Opinión | Tribuna

La buena sombra

«Para mí, La Opinión se convirtió en un refugio desde cuyos balcones impresos me ha permitido que vociferara contra aquello que considero injusto»

De esa sucesión de instantes albergados en la carpeta de mi memoria, uno de los que recupero con mayor felicidad, aunque no proyectase escena pecaminosa alguna, fue aquel en que un grupo de chicos jóvenes, guapos y deportistas, con trayectorias vitales muy diferentes, confluimos en aquella sala de reuniones del periódico a la espera de que nuestro director, Joaquín Marín, nos indicara las últimas instrucciones y nos hicieran fotos como incipientes articulistas que se sumaban a otros muchos que verterían su visión de la cosa pública en el tintero de La Opinión de Málaga. Allí fuimos convocados en comandita. Gaby Beneroso llegó tarde a causa de su tardurnia crónica, entonces, agravada por abuso leve de bares. Ya sentado, Camilo de Ory se envolvía en el silencio de su timidez. Desde aquel día ambos alcanzaron para mí una categoría superior a la de buenos amigos. Al resto ya los conocía. Rodrigo Rosado, Jesús Aguado, Juan Manuel Villalba y Francisco Fortuny, los siete que compusimos aquel núcleo inicial de una sección fija en las páginas de nuestro diario que, tras una tormenta de ideas durante la que Joaquín Marín nos mostró un par de veces su contrariedad por aquellos apelativos que se nos ocurrían, se llamó ‘La buena sombra’, un título generacional por la época en la que la mayoría de nosotros frecuentó aquel establecimiento de calle Sánchez Pastor que podría ser calificado, entre muchas comillas, como el primer (o uno de los primeros, desde luego) antro contra-cultural y alternativo de Málaga. Una vez resuelto ese cintillo que vincularía artículos tan dispares de escritores tan distintos, repartimos el día que tocaba a cada quien. Mi batallón de palabras fue el último en ser lanzado hacia la guerrilla urbana cuando nuestra cabecera y sus titulares descendieron sobre una Málaga acostumbrada al periódico único y a los sabios locales que desvelaban a sus lectores aquello que ya sabían pero deseaban oír una y otra vez, acerca de una ciudad aletargada, en aquellos años del paso de siglo y milenio, entre el runrún de que ya se hallaba sobre la pista de despegue, aunque tal concepto fuese ininteligible para cualquiera que paseara por aquellos céntricos callejones en perpetuo abandono institucional.

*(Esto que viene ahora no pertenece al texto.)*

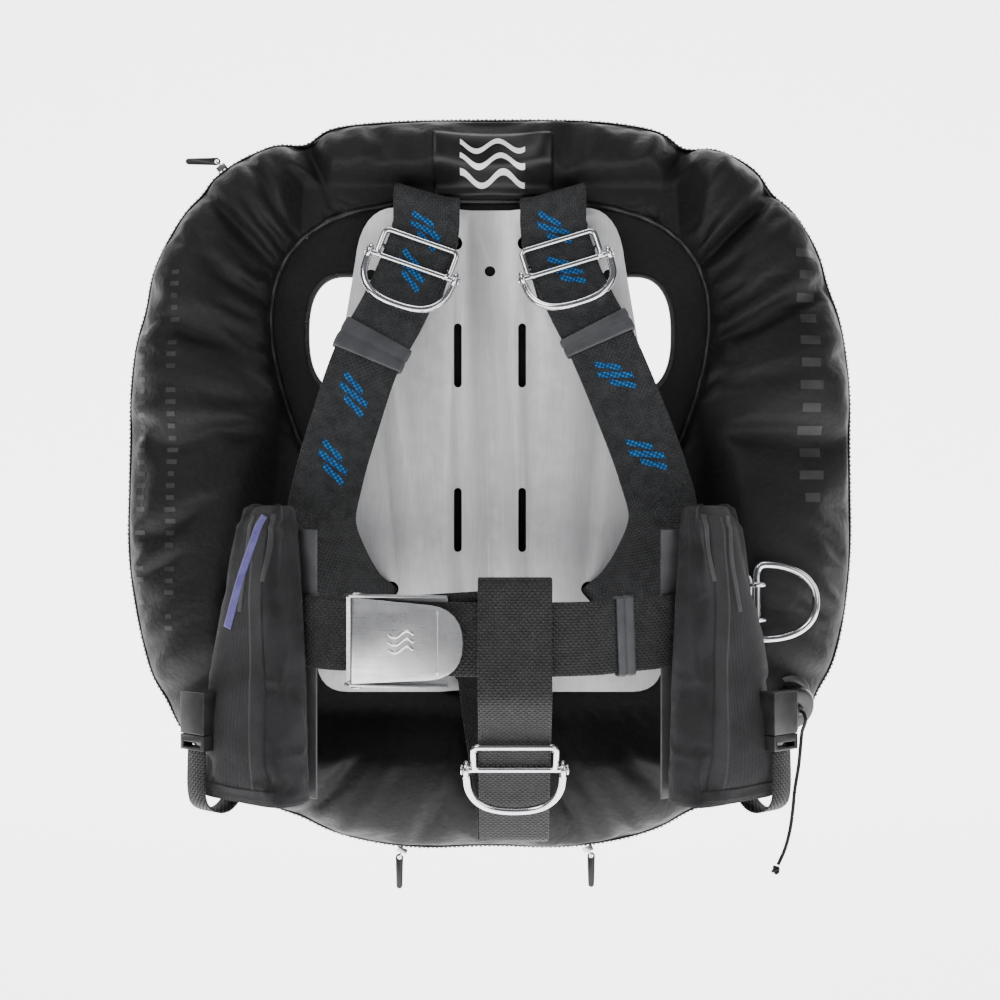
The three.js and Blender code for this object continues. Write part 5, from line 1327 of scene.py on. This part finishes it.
@dataclass
class Harness:
    """Straps, belt, buckle, rings and keepers on the plate."""

    def build(self) -> None:
        """Makes every piece of the harness."""
        self._plate()
        for name in ("left", "right"):
            path = shoulder_path(name)
            dress(path.ribbon(f"shoulder_web_{name}"), "webbing", nodes=(f"shoulder_strap_{name}",))
            marks = path.marks(f"shoulder_marks_{name}", (16.6, 18.75, 21.62, 22.75))
            dress(marks, "mark")
            RingSet(f"shoulder_{name}", f"shoulder_slide_{name}", f"shoulder_ring_{name}").build()
            self._keeper(path, f"shoulder_keeper_{name}", (20.6, 21.1) if name == "left" else (20.5, 21.0))
            LOG.info("shoulder strap %s is %.0f mm long", name, path.length())
        for name in ("right", "left"):
            path = belt_path(name)
            dress(path.ribbon(f"belt_web_{name}"), "belt", nodes=(f"belt_{name}",))
            LOG.info("belt %s is %.0f mm long", name, path.length())
            if name == "left":
                self._keeper(path, "belt_keeper", (14.0, 14.55))
        crotch = crotch_path()
        dress(crotch.ribbon("crotch_web"), "belt", nodes=("crotch_strap",))
        LOG.info("crotch strap is %.0f mm long", crotch.length())
        RingSet("crotch", "crotch_slide", "crotch_ring").build()
        self._hip_ring()
        self._buckle()

    def _plate(self) -> None:
        keep_shape("backplate", 0.7, "plate")
        for name in ("upper", "lower"):
            keep_shape(f"bolt_grommet_{name}", 0.2, "steel")

    def _keeper(self, path: StrapPath, node: str, span: tuple[float, float]) -> None:
        """A moulded double band round the strap, with a groove round its middle."""
        u = np.linspace(*span, 15)
        origin, across, _, out = path.at(u)
        inner, wall = WEB_THICK / 2 + 0.5, 2.0
        share = np.linspace(-1, 1, 15)
        swell = 1 - np.exp(-((share / 0.16) ** 2)) * 0.5 - np.abs(share) ** 8 * 0.35
        corners = rounded_loop(WEB_WIDTH / 2 + 0.5 + wall, inner + wall, 2.2, 0)[:, :2]
        outer = [corners - np.sign(corners) * (wall * (1 - s) * 0.7) for s in swell]
        hole = rounded_loop(WEB_WIDTH / 2 + 0.5, inner, 0.6, 0)[:, :2]
        order = np.concatenate([np.arange(15), np.arange(15)[::-1]])
        section = np.array(outer + [hole] * 15)
        points = origin[order][:, None] + section[..., :1] * across[order][:, None] + section[..., 1:] * out[order][:, None]
        uv = np.stack(np.meshgrid(np.linspace(0, 0.12, 41), np.linspace(0, 0.06, 31)), -1)
        dress(grid_mesh(f"{node}_band", points, uv, (True, True)), "keeper", nodes=(node,))

    def _hip_ring(self) -> None:
        place = FRAMES["hip_slide"]
        inset = WEB_THICK / 2 + 0.3 + ROD_R + 0.4
        reach = WEB_WIDTH / 2 + 0.3 + ROD_R + 0.4
        parts = [tube("loop", place.place(rounded_loop(inset, reach, inset - 0.3, 0)), ROD_R, 14, True)]
        knuckle = RING_WIRE_R + 0.5 + EYE_WIRE_R
        for offset in (-13, 13):
            t = turn(32)
            local = np.stack(
                [9.45 + knuckle * np.cos(t), np.full(32, 9.0 + offset), knuckle * np.sin(t)], 1,
            )
            parts.append(tube("knuckle", place.place(local), EYE_WIRE_R, 12, True))
        dress(joined(parts, "hip_slide_wire"), "steel", nodes=("hip_slide",))
        place = FRAMES["hip_ring"]
        half, depth = 28.0, 44.0
        points = [
            (0, -half + 6, 0), (0, -half / 3, 0), (0, half / 3, 0), (0, half - 6, 0), (2.5, half - 1.2, 0),
        ]
        for i in range(1, 14):
            a = math.pi * (0.5 - i / 14)
            points.append(
                (depth * math.cos(a) ** 0.8, half * float(power(np.array(math.sin(a)), np.array(0.9))), 0)
            )
        points.append((2.5, 1.2 - half, 0))
        dress(
            tube("hip_ring_wire", place.place(resampled(points, 150, True)), RING_WIRE_R, 18, True),
            "steel", "hip_ring_body", ("hip_ring",),
        )

    def _buckle(self) -> None:
        """The cam buckle, with a raised wave on its lever and a bend line near the lever's tip."""
        keep_shape("buckle_frame", 0.35, "buckle")
        keep_shape("buckle_pin", 0.3, "steel")
        keep_shape("buckle_lever", 0.45, "buckle", "buckle_lever_body")
        place = FRAMES["buckle_lever"]
        face = 4.1
        parts = []
        for row in (-1, 0, 1):
            s = np.linspace(-1, 1, 40)
            path = np.stack([34 + 9 * s, row * 5.2 + 2.4 * np.sin(math.pi * s), np.full(40, face + 0.1)], 1)
            parts.append(tube("wave", place.place(path), 1.05, 8))
        line = np.stack([np.full(20, 60.0), np.linspace(-22, 22, 20), np.full(20, face - 0.15)], 1)
        parts.append(tube("bend", place.place(line), 0.7, 8))
        dress(joined(parts, "buckle_lever_relief"), "buckle", "buckle_lever_body")


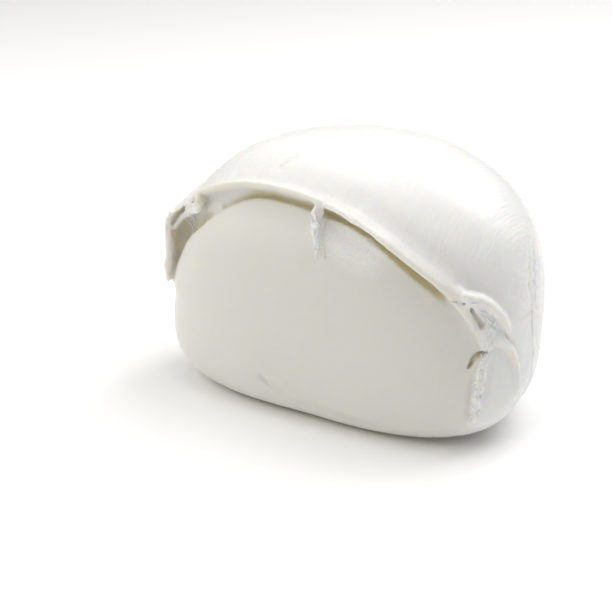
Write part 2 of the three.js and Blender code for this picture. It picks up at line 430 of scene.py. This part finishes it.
# The torn seam below the knot.
SEAM = SkinLine([
    (43.0, -13.9, 29.3), (43.0, -14.4, 26.6), (42.9, -15.1, 23.9), (42.5, -16.1, 20.9),
    (42.4, -16.9, 17.4), (42.2, -17.3, 14.1), (41.5, -17.4, 8.5),
])
SEAM_THICK = [(0, 0.8), (2, 1.1), (4, 1.0), (5, 0.9), (6, 0.4)]
SEAM_WIDE = [(0, 1.2), (1, 0.9), (3, 0.9), (5, 0.8), (6, 0.4)]
SEAM_SIDE = SkinLine([
    (41.6, -16.3, 23.6), (41.2, -17.2, 20.6), (41.0, -18.0, 17.2), (40.9, -18.3, 14.0),
    (40.4, -18.2, 10.0),
])
SEAM_TEAR = SkinLine([(40.2, -17.8, 21.3), (41.3, -16.6, 23.6), (43.0, -14.9, 25.0)])
SEAM_TEAR_WIDE = [(0, 0.4), (1, 0.95), (2, 0.5)]

# The wet strand under the lip, with its crack, and the dimple below it.
STRAND = SkinLine([
    (-0.6, -18.4, 50.8), (-0.4, -19.3, 48.8), (0.4, -20.4, 46.4), (1.4, -21.5, 43.6),
    (2.3, -22.3, 41.3),
])
STRAND_THICK = [(0, 0.8), (1, 0.6), (3, 0.4), (4, 0.3)]
STRAND_WIDE = [(0, 1.6), (1, 1.2), (2, 0.9), (4, 0.6)]
STRAND_CRACK = SkinLine([(0.9, -18.3, 50.4), (1.3, -19.5, 48.2), (2.1, -20.7, 45.4)])
STRAND_SLIT = SkinLine([(0.9, -21.9, 43.2), (2.4, -21.8, 43.1)])
DIMPLE = SkinLine([(-0.2, -22.8, 39.4), (1.6, -22.8, 39.2)])
SHEEN = SkinLine([(2.6, -19.8, 48.0), (8.0, -19.8, 47.0), (14.0, -20.2, 45.0)])
SHEEN_REACH = 8.0

SHOULDER_CREASE = SkinLine([
    (45.4, -10.6, 28.2), (46.6, -8.6, 25.4), (47.4, -6.9, 21.0), (47.5, -6.0, 14.5),
])
SHOULDER_WELT = SkinLine([
    (44.6, -11.6, 27.6), (46.0, -9.4, 25.0), (46.9, -7.8, 20.8), (47.1, -7.0, 14.5),
])
SHOULDER_STREAKS = [
    SkinLine([(42.6, 5.2, 46.2), (44.9, 1.2, 41.8), (46.3, -0.8, 36.6), (46.9, -0.6, 31.0)]),
    SkinLine([(43.8, 5.4, 44.0), (45.9, 2.2, 38.4), (46.9, 1.6, 32.0), (46.9, 3.0, 27.3)]),
]
CROWN_CREASES = [
    SkinLine([(-39.6, -9.6, 48.0), (-36.8, -5.6, 51.6), (-32.4, -1.6, 55.2)]),
    SkinLine([(-9.5, -4.2, 60.6), (-12.0, -8.0, 59.2), (-14.6, -12.4, 56.6)]),
    SkinLine([(-2.4, -0.6, 61.8), (2.0, -1.4, 61.8), (6.6, 1.0, 62.2)]),
    SkinLine([(3.0, 9.4, 62.4), (5.8, 7.0, 62.6), (7.0, 3.6, 62.6)]),
]
BASE_FOLDS = [
    SkinLine([(-10.1, -27.7, 9.8), (-7.3, -27.6, 8.1), (-3.9, -27.4, 7.6)]),
    SkinLine([(0.1, -26.6, 4.9), (8.4, -26.2, 5.0), (19.2, -24.7, 4.2)]),
]

GAP_STRIP = ("cut", GAP, GAP_DEEP, GAP_WIDE, GAP_LIFT, GAP_ROUNDING, 0.15)
# Strips of curd added and cut after the lip, in this order, as (what is done, line, half
# thickness, half width, lift out of the skin, rounding, raggedness of its edge).
STRIPS = [
    ("cut", POCKET, POCKET_DEEP, POCKET_WIDE, POCKET_LIFT, 0.7, 0.3),
    ("add", LIP_END, 1.4, 0.8, 0.2, 0.5, 0.1),
    ("add", FLAP_FOLD, 0.9, 1.4, FLAP_FOLD_LIFT, 0.5, 0.25),
    ("cut", FLAP_HOLE, 0.6, 1.0, FLAP_HOLE_LIFT, 0.3, 0.15),
    ("add", KNOT_SHEET, 0.8, 2.2, -0.2, 1.2, 0.1),
    ("add", KNOT_RIDGE, KNOT_RIDGE_THICK, KNOT_RIDGE_WIDE, 0.6, 1.4, 0.15),
    ("add", KNOT_BLOB, 0.8, 0.9, 1.2, 0.6, 0.0),
    ("cut", KNOT_HOLE, 1.1, KNOT_HOLE_WIDE, 0.4, 0.5, 0.25),
    ("cut", KNOT_PIT, 1.4, 0.35, 0.0, 0.3, 0.3),
    ("cut", SEAM_SIDE, 0.5, 0.6, 0.0, 0.9, 0.3),
    ("add", SEAM, SEAM_THICK, SEAM_WIDE, 0.7, 0.4, 0.7),
    ("cut", SEAM_TEAR, 2.2, SEAM_TEAR_WIDE, 0.2, 0.3, 0.3),
    ("add", STRAND, STRAND_THICK, STRAND_WIDE, -0.1, 0.9, 0.4),
    ("cut", STRAND_CRACK, 0.8, 0.2, 0.0, 0.3, 0.35),
    ("cut", STRAND_SLIT, 0.8, 0.25, 0.0, 0.3, 0.0),
    ("cut", DIMPLE, 1.1, 2.6, 0.8, 1.6, 0.0),
    ("add", SHOULDER_WELT, 0.6, 0.9, 0.1, 1.6, 0.0),
    ("cut", SHOULDER_CREASE, 0.5, 0.4, 0.0, 0.7, 0.0),
    *[("cut", crease, 0.15, 0.6, 0.0, 0.5, 0.3) for crease in CROWN_CREASES],
    *[("cut", streak, 0.6, 0.22, 0.0, 0.2, 0.3) for streak in SHOULDER_STREAKS],
    *[("cut", fold, 0.15, 0.6, 0.0, 0.9, 0.3) for fold in BASE_FOLDS],
]

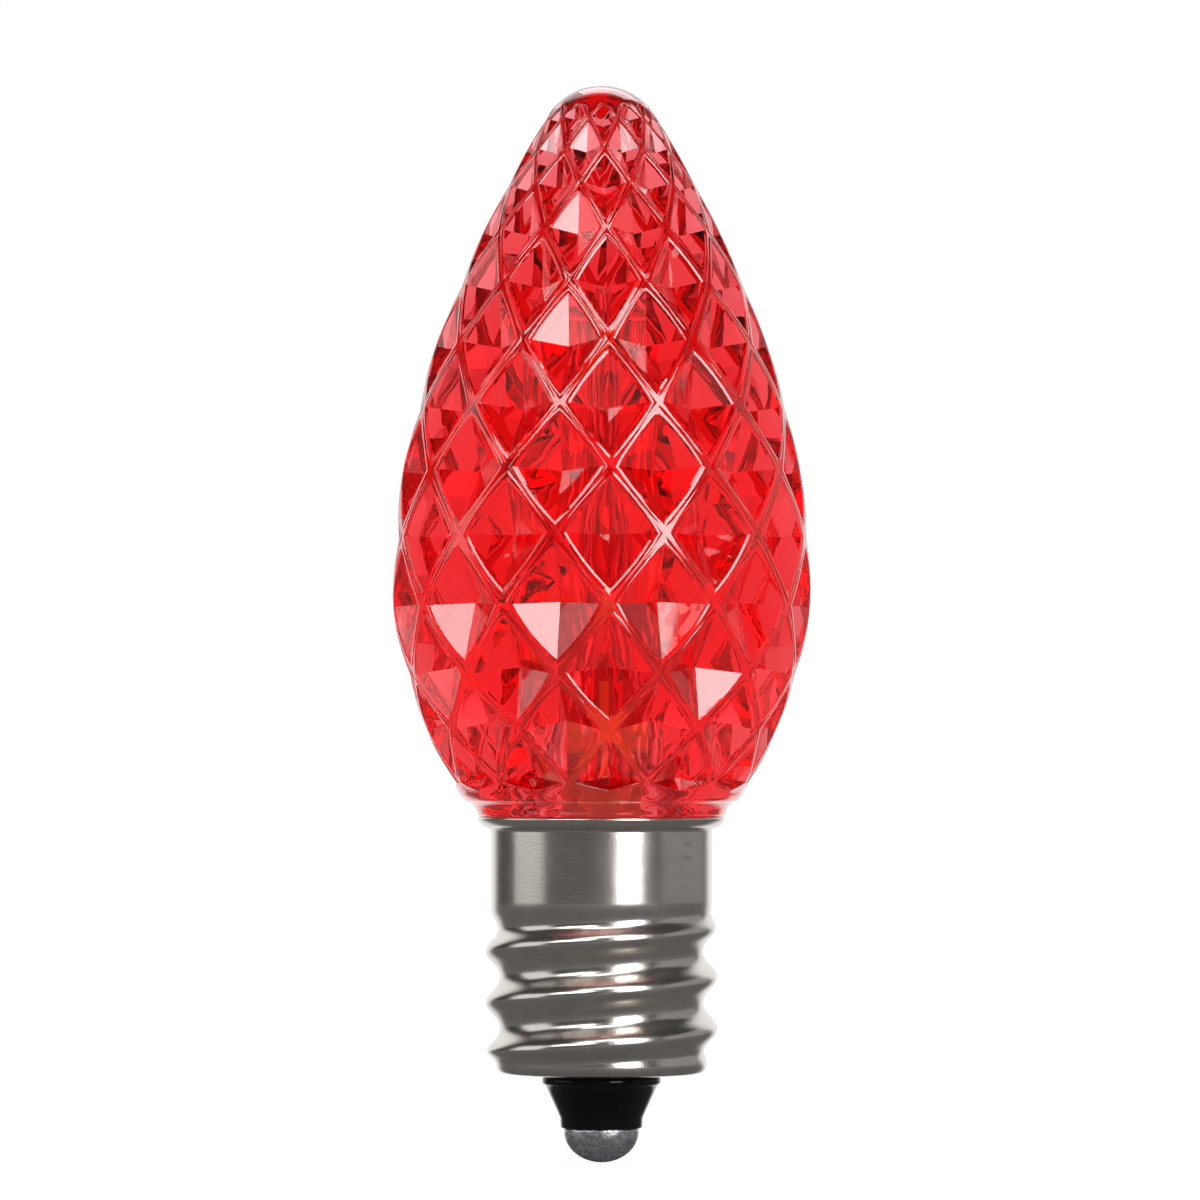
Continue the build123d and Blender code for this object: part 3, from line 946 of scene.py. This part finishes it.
def add_floor():
    bm = bmesh.new()
    bmesh.ops.create_grid(bm, x_segments=1, y_segments=1, size=FLOOR_HALF)
    mesh = bpy.data.meshes.new("floor")
    bm.to_mesh(mesh)
    bm.free()
    floor = bpy.data.objects.new("floor", mesh)
    bpy.context.scene.collection.objects.link(floor)
    material, tree = new_material("floor_white")
    place = add_node(tree, "ShaderNodeTexCoord").outputs["Object"]
    direction = add_node(tree, "ShaderNodeVectorMath", {0: place}, operation="NORMALIZE").outputs["Vector"]
    surface(
        tree,
        {
            "Base Color": mottled(tree, (FLOOR_GREY,) * 3, 0.01, noise(tree, 30.0)),
            "Roughness": FLOOR_ROUGHNESS,
            "Emission Color": WHITE,
            "Emission Strength": floor_fill_with_painted_shade(tree, place, room_strength(tree, direction, 0.0)),
        },
    )
    mesh.materials.append(material)


def add_world(room_light):
    world = bpy.data.worlds.new("room")
    world.use_nodes = True
    tree = world.node_tree
    tree.nodes.clear()
    direction = add_node(tree, "ShaderNodeTexCoord").outputs["Generated"]
    strength = room_strength(tree, direction, room_light)
    light = add_node(tree, "ShaderNodeBackground", {"Color": WHITE, "Strength": strength})
    add_node(tree, "ShaderNodeOutputWorld", {"Surface": light.outputs["Background"]})
    bpy.context.scene.world = world


def add_lamp(name, turn, height, size, radiance):
    """A soft rectangular lamp, turned from the front around the axis, that faces the lens."""
    light = bpy.data.lights.new(name, "AREA")
    light.shape = "RECTANGLE"
    light.size, light.size_y = size
    light.energy = radiance * pi * size[0] * size[1]
    lamp = bpy.data.objects.new(name, light)
    bpy.context.scene.collection.objects.link(lamp)
    lamp.location = (LAMP_DISTANCE * sin(turn), -LAMP_DISTANCE * cos(turn), height)
    lamp.rotation_euler = (LAMP_AIM - lamp.location).to_track_quat("-Z", "Y").to_euler()


def add_camera(s):
    data = bpy.data.cameras.new("camera")
    data.sensor_width = SENSOR_WIDTH
    data.lens = SENSOR_WIDTH * s.camera_distance / s.view_width
    data.clip_start = CLIP_START
    camera = bpy.data.objects.new("camera", data)
    bpy.context.scene.collection.objects.link(camera)
    back = Vector((0.0, -cos(s.camera_rise), -sin(s.camera_rise)))
    camera.location = CAMERA_AIM + back * s.camera_distance
    camera.rotation_euler = (-back).to_track_quat("-Z", "Y").to_euler()
    bpy.context.scene.camera = camera


# Operators


class LAMP_OT_lens(Operator):
    """Build the diamond-cut lens"""

    bl_idname = "lamp.lens"
    bl_label = "Lens"

    def execute(self, context):
        s = context.scene.lamp_lens
        piece = finished_piece(lens_mesh(s), "faceted_lens", "lens")
        piece.data.materials.append(clear_red(s))
        return {"FINISHED"}


class LAMP_OT_shell(Operator):
    """Build the rolled screw shell"""

    bl_idname = "lamp.shell"
    bl_label = "Screw shell"

    def execute(self, context):
        s = context.scene.lamp_cap
        piece = finished_piece(shell_mesh(s), "rolled_screw_shell", "screw_shell")
        piece.data.materials.append(plated("nickel_plate", s.plate_colour))
        return {"FINISHED"}


class LAMP_OT_base(Operator):
    """Build the insulator and the centre contact"""

    bl_idname = "lamp.base"
    bl_label = "Insulator and contact"

    def execute(self, context):
        s = context.scene.lamp_cap
        piece = finished_piece(insulator_mesh(s), "moulded_insulator", "base_insulator")
        piece.data.materials.append(moulded("black_plastic", s.cone_colour, 0.1, 0.3))
        piece = finished_piece(contact_mesh(), "soldered_contact", "centre_contact")
        piece.data.materials.append(solder(s.solder_colour))
        return {"FINISHED"}


class LAMP_OT_inside(Operator):
    """Dress the board, the diodes and the leads that the frame brings"""

    bl_idname = "lamp.inside"
    bl_label = "Inside"

    def execute(self, context):
        # The diode packages get a faint painted glow in their own colour.
        package = moulded("led_package", (0.95, 0.5, 0.1), 0.4, glow=0.25)
        chip = moulded("chip_mould", (0.30, 0.18, 0.10), 0.5)
        wire = plated("tinned_wire", (0.55, 0.53, 0.5))
        for name in ("led_front", "led_back", "led_top"):
            dress(name, package)
        for name in ("rectifier", "dropper_resistor"):
            dress(name, chip)
        for name in ("contact_lead", "shell_lead"):
            dress(name, wire)
        dress("circuit_board", moulded("board_laminate", (0.85, 0.6, 0.3), 0.5))
        dress("smoothing_capacitor", moulded("capacitor_body", (0.7, 0.5, 0.25), 0.5))
        return {"FINISHED"}


class LAMP_OT_stage(Operator):
    """Set the floor, the lamps, the world and the camera"""

    bl_idname = "lamp.stage"
    bl_label = "Stage"

    def execute(self, context):
        s = context.scene.lamp_stage
        add_floor()
        add_world(s.room_light)
        # Each lamp's turn from the front, height, width and height of its face, and brightness
        for name, turn, height, size, radiance in (
            ("key_lamp", 29, 0.16, (0.20, 0.45), s.key_light),
            ("side_lamp", -82, 0.10, (0.34, 0.40), s.side_light),
            ("right_lamp", 98, 0.10, (0.60, 0.40), RIGHT_SHARE * s.side_light),
            ("top_lamp", 170, 0.55, (0.50, 0.30), s.top_light),
            ("fill_lamp", -34, 0.30, (0.36, 0.12), s.fill_light),
            ("front_lamp", 0, 0.64, (0.60, 0.10), s.fill_light),
        ):
            add_lamp(name, radians(turn), height, size, radiance)
        add_camera(s)
        context.scene.view_settings.view_transform = "Standard"
        return {"FINISHED"}


class LAMP_PT_panel(Panel):
    """Sizes, colours and build steps of the lamp"""

    bl_idname = "LAMP_PT_panel"
    bl_label = "Festive Lamp"
    bl_space_type = "VIEW_3D"
    bl_region_type = "UI"
    bl_category = "Festive Lamp"

    def draw(self, context):
        for group, operators in STEPS.items():
            box = self.layout.box()
            settings = getattr(context.scene, group)
            for name in settings.__annotations__:
                box.prop(settings, name)
            for operator in operators:
                box.operator(operator.bl_idname)


STEPS = {
    "lamp_lens": (LAMP_OT_lens,),
    "lamp_cap": (LAMP_OT_shell, LAMP_OT_base),
    "lamp_stage": (LAMP_OT_inside, LAMP_OT_stage),
}
SETTINGS = {"lamp_lens": LensSettings, "lamp_cap": CapSettings, "lamp_stage": StageSettings}
CLASSES = (
    LensSettings,
    CapSettings,
    StageSettings,
    LAMP_OT_lens,
    LAMP_OT_shell,
    LAMP_OT_base,
    LAMP_OT_inside,
    LAMP_OT_stage,
    LAMP_PT_panel,
)


def register():
    for cls in CLASSES:
        bpy.utils.register_class(cls)
    for name, settings in SETTINGS.items():
        setattr(bpy.types.Scene, name, PointerProperty(type=settings))


def unregister():
    for name in SETTINGS:
        delattr(bpy.types.Scene, name)
    for cls in reversed(CLASSES):
        bpy.utils.unregister_class(cls)


def main():
    register()
    for step in ("lens", "shell", "base", "inside", "stage"):
        getattr(bpy.ops.lamp, step)()


if __name__ == "__main__":
    main()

Por recomendación de Álvaro García habíamos llegado hasta el despacho de Joaquín Marín quien nos acogió en su nuevo proyecto con una gran generosidad, incluso por encima de sus fobias personales. A pesar de nuestra amistad, al menos literaria, entre nosotros apenas hablábamos sobre el concepto que cada quién tenía acerca de qué debía ser un artículo o una columna periodística o hacia dónde tendrían que encaminarse los renglones nuestros de cada jornada. Salíamos juntos. Durante aquellas noches apurábamos los fines de semana como celebración de ese horizonte que despuntaba con tan luminosas incertidumbres. Aquellas distintas voluntades de estilo literario se fundieron en un engranaje crítico como artefacto al servicio de la sociedad que vio cómo se construía esta trinchera privilegiada desde la que dispararíamos contra los gigantes. Para mí, La Opinión se convirtió en un refugio desde cuyos balcones impresos me ha permitido que vociferara contra aquello que considero injusto. Veinticinco años superan cualquier tango que se les encare. En aquellos primeros tiempos entregábamos los disquetes con el texto a Marina, la secretaria de dirección. La actividad de talleres y redacción iluminaba los inviernos de Plaza Uncibay. Llegó el despliegue de internet, junto con una era incógnita por la que surfearíamos hacia un destino incierto. Cada director condujo la nave según pudo y supo. Tomás Mayoral, Juan de Dios Mellado y ahora Montxo Mendaza que soporta el timón entre un oleaje de mar gruesa. Pero aquí estamos. Otras firmas, otros accesos a la información y a la demanda del juicio crítico sobre eso que pasa en la calle. No sé si la ciudad despegó. Veinticinco años de honestidad periodística merecen un largo brindis, desde luego. Dedico el mío a todos ustedes, mis hermanas y hermanos de este periódico. Muchas felicidades. Que me perdonen donde sea (o no, que me importa poco), somos los mejores y nuestros nombres quedarán en la pequeña historia de este orilla del Mediterráneo. A por los próximos veinticinco.